Après avoir terminé ma thèse, en avril 2022, j'ai obtenu une bourse postdoctorale Marcel-et-Annie-Adams. Je travaille maintenant à l'ESEI avec mon superviseur Jean-Frédéric Morin, titulaire de la Chaire de recherche du Canada en économie politique internationale, sur un projet de gouvernance des communs.
Pour l'instant, ces espaces sont un peu régulés par le droit international, mais pas tellement. À mon avis, ce sont des enjeux qui sont appelés à devenir vraiment importants. Toute la question de la gestion des fonds marins, et notamment de l'exploitation minière, c'est une préoccupation qui a été évoquée à la Conférence des Nations Unies sur les changements climatiques, la COP 27, en novembre.
À quoi ressemble le quotidien d'une stagiaire au postdoctorat à l'ESEI?
Ce qui est intéressant, c'est que c'est assez varié. L'ESEI permet de toucher à différentes disciplines et il n'y a pas de quotidien type, justement. Récemment, j'étais à Vancouver pour rencontrer des chercheurs qui travaillent sur des sujets similaires aux miens. La semaine d'avant, j'étais à la Conférence sur les politiques scientifiques canadiennes, à Ottawa. De plus en plus, aujourd'hui, on se rend compte de la nécessité que les politiques publiques soient basées sur la science et des données probantes, c'est vraiment quelque chose qui me tient à cœur.
Il y a aussi eu le colloque de l'ESEI. Et, normalement, j'irai à une conférence en Norvège, en janvier, pour faire une présentation sur la délimitation des plateaux continentaux. Il y a plusieurs pays qui ont demandé d'étendre leur zone de souveraineté dans l'océan Arctique central et certaines de ces zones se chevauchent. Tout l'enjeu est de voir comment ils vont négocier entre eux pour bien fixer la limite sans que ça devienne un conflit.
En mars, j'irai à Vienne. Il y a donc pas mal d'occasions pour discuter avec des collègues. Quand on est une jeune chercheuse, c'est particulièrement pertinent, parce que c'est le moment de nouer tous ces contacts en vue de pouvoir trouver un poste.

À l'exception de quelques visites sur le terrain, les travaux de recherche de Pauline Pic consistent plutôt à interviewer des responsables politiques.
La recherche se fait et s'écrit beaucoup en anglais. Était-ce important pour vous d'être rattachée à une université francophone?

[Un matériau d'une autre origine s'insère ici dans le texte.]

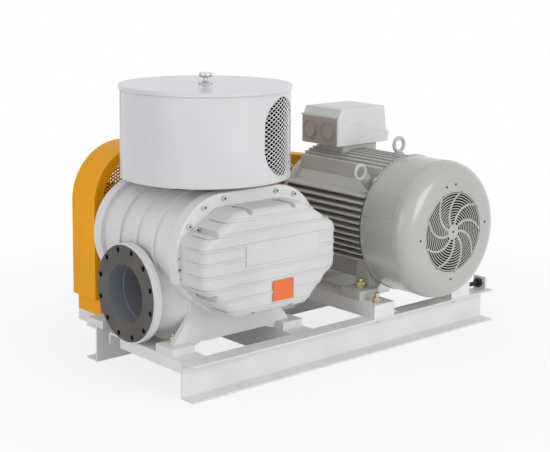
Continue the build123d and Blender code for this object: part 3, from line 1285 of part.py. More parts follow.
# ================================================================ terminal box
PARTING_Z0 = 778.0        # parting line height at the -X side
PARTING_Z1 = 704.0        # and at the +X side
LID_Z = 812.0
BOX_PLATE = 5.0
LID_FLANGE = 7.0


def box_block(z_low, z_left, z_right, inset):
    return outline(across(BOX_Y1 - inset), [(BOX_X0 + inset, z_low), (BOX_X1 - inset, z_low),
                                            (BOX_X1 - inset, z_right), (BOX_X0 + inset, z_left)])


with BuildPart() as terminal_box:
    extrude(box_block(BOX_Z0, PARTING_Z0, PARTING_Z1, 0), amount=BOX_Y1 - BOX_Y0)
    fillet(terminal_box.edges().filter_by(Axis.Z), 10)
    extrude(box_block(BOX_Z0 + BOX_PLATE, PARTING_Z0 + 40, PARTING_Z1 + 40, BOX_PLATE),
            amount=BOX_Y1 - BOX_Y0 - 2 * BOX_PLATE, mode=Mode.SUBTRACT)
save(terminal_box, "terminal_box")

with BuildPart() as terminal_box_lid:
    with BuildSketch(across(BOX_Y1 - 4)):
        with BuildLine():
            Polyline((BOX_X0 + 8, PARTING_Z0), (BOX_X0 + 20, LID_Z), (BOX_X1 - 26, LID_Z),
                     (BOX_X1 - 12, PARTING_Z1 + 6), close=True)
        make_face()
    extrude(amount=BOX_Y1 - BOX_Y0 - 8)
    # flange that sits on the box rim
    with BuildSketch(across(BOX_Y1)):
        with BuildLine():
            Polyline((BOX_X0, PARTING_Z0), (BOX_X1, PARTING_Z1),
                     (BOX_X1, PARTING_Z1 + LID_FLANGE), (BOX_X0, PARTING_Z0 + LID_FLANGE), close=True)
        make_face()
    extrude(amount=BOX_Y1 - BOX_Y0)
save(terminal_box_lid, "terminal_box_lid")

KNOCKOUT_R = 27.0
KNOCKOUT_YS = ((BOX_Y0 + BOX_Y1) / 2 - 48, (BOX_Y0 + BOX_Y1) / 2 + 48)
with BuildPart() as knockout_plugs:
    for y in KNOCKOUT_YS:
        extrude(disc(along(BOX_X0), (y, BOX_Z0 + 50), KNOCKOUT_R), amount=-4)
save(knockout_plugs, "knockout_plugs")

# ================================================================ motor fasteners
EYE_RING_R = 25.0
EYE_BAR_R = 6.5
with BuildPart() as eye_bolts:
    for angle in EYE_ANGLES:
        seat = eye_plane(angle, FIN_R + 2)
        extrude(disc(seat, (0, 0), EYE_BOSS_R - 1), amount=6)
        centre = seat.origin + seat.z_dir * (EYE_RING_R + EYE_BAR_R + 4)
        with BuildSketch(Plane(origin=centre, x_dir=seat.z_dir, z_dir=seat.y_dir)):
            with Locations((EYE_RING_R, 0)):
                Circle(EYE_BAR_R)
        revolve(axis=Axis(centre, (0, 1, 0)))
save(eye_bolts, "eye_bolts")

with BuildPart() as motor_foot_bolts:
    top = RAIL_TOP + FOOT_PAD
    for x in RAIL_XS:
        for y in FOOT_YS:
            extrude(disc(Plane.XY.offset(top), (x, y), 19), amount=3)
            extrude(hexagon(Plane.XY.offset(top + 3), (x, y), 30), amount=18)
            extrude(disc(Plane.XY.offset(top + 21), (x, y), 10), amount=10)
save(motor_foot_bolts, "motor_foot_bolts")
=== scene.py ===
"""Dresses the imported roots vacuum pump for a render.  Metres, in the frame of the CAD model."""
from math import cos, pi, radians, sin

import bmesh
import bpy
from mathutils import Matrix, Vector
from mathutils.bvhtree import BVHTree


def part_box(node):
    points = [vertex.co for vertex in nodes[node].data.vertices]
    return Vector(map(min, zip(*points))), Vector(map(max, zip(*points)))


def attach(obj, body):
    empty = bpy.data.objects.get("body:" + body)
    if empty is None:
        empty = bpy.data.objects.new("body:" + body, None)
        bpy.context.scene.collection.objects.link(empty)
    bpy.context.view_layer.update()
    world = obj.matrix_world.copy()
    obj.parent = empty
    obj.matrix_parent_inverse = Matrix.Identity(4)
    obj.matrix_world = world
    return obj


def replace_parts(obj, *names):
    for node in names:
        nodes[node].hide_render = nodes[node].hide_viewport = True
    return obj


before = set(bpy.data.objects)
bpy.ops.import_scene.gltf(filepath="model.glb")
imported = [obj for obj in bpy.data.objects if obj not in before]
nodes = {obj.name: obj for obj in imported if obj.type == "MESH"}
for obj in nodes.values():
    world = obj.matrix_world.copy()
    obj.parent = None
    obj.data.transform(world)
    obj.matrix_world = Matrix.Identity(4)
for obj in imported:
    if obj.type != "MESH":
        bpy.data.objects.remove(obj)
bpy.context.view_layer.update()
scene = bpy.context.scene
ROOT = "package"
CARRIAGE = "motor_carriage"
COVER = "silencer_cover"


# ---------------------------------------------------------------- materials
class Graph:
    """Short hand for building one material's nodes."""

    def __init__(self, name):
        self.material = bpy.data.materials.new(name)
        self.material.use_nodes = True
        self.tree = self.material.node_tree
        self.shader = self.tree.nodes["Principled BSDF"]
        self.place = self.add("ShaderNodeTexCoord").outputs["Object"]

    def add(self, kind, **settings):
        node = self.tree.nodes.new(kind)
        for key, value in settings.items():
            setattr(node, key, value)
        return node

    def link(self, source, target):
        self.tree.links.new(source, target)

    def noise(self, scale, detail=4.0, stretch=None):
        texture = self.add("ShaderNodeTexNoise")
        texture.inputs["Scale"].default_value = scale
        texture.inputs["Detail"].default_value = detail
        source = self.place
        if stretch:
            mapping = self.add("ShaderNodeMapping")
            mapping.inputs["Scale"].default_value = stretch
            self.link(source, mapping.inputs["Vector"])
            source = mapping.outputs["Vector"]
        self.link(source, texture.inputs["Vector"])
        return texture.outputs["Fac"]

    def ramp(self, source, stops):
        ramp = self.add("ShaderNodeValToRGB")
        elements = ramp.color_ramp.elements
        while len(elements) < len(stops):
            elements.new(0.5)
        for element, (place, colour) in zip(elements, stops):
            element.position = place
            element.color = (*colour, 1.0)
        self.link(source, ramp.inputs["Fac"])
        return ramp.outputs["Color"]

    def span(self, source, low, high):
        spread = self.add("ShaderNodeMapRange")
        spread.inputs["To Min"].default_value = low
        spread.inputs["To Max"].default_value = high
        self.link(source, spread.inputs["Value"])
        return spread.outputs["Result"]

    def bump(self, source, strength, distance, rounding=0.0):
        bump = self.add("ShaderNodeBump")
        bump.inputs["Strength"].default_value = strength
        bump.inputs["Distance"].default_value = distance
        self.link(source, bump.inputs["Height"])
        if rounding:
            bevel = self.add("ShaderNodeBevel", samples=4)
            bevel.inputs["Radius"].default_value = rounding
            self.link(bevel.outputs["Normal"], bump.inputs["Normal"])
        self.link(bump.outputs["Normal"], self.shader.inputs["Normal"])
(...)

Oui! En tant que jeune chercheuse, j'ai l'impression qu'il faut beaucoup publier en anglais, parce que c'est ce qui est valorisé quand on cherche un travail. Moi, j'ai toujours eu à cœur de publier aussi en français. La science doit être accessible dans toutes les langues, pas seulement dans les articles de vulgarisation, mais aussi dans les articles scientifiques. Par exemple, avec deux collègues, on a organisé un colloque sur l'Arctique en français hébergé par Sciences Po Paris et on a coordonné un numéro spécial dans la revue Études internationales de l'ESEI, aussi exclusivement en français. Deux expériences intéressantes.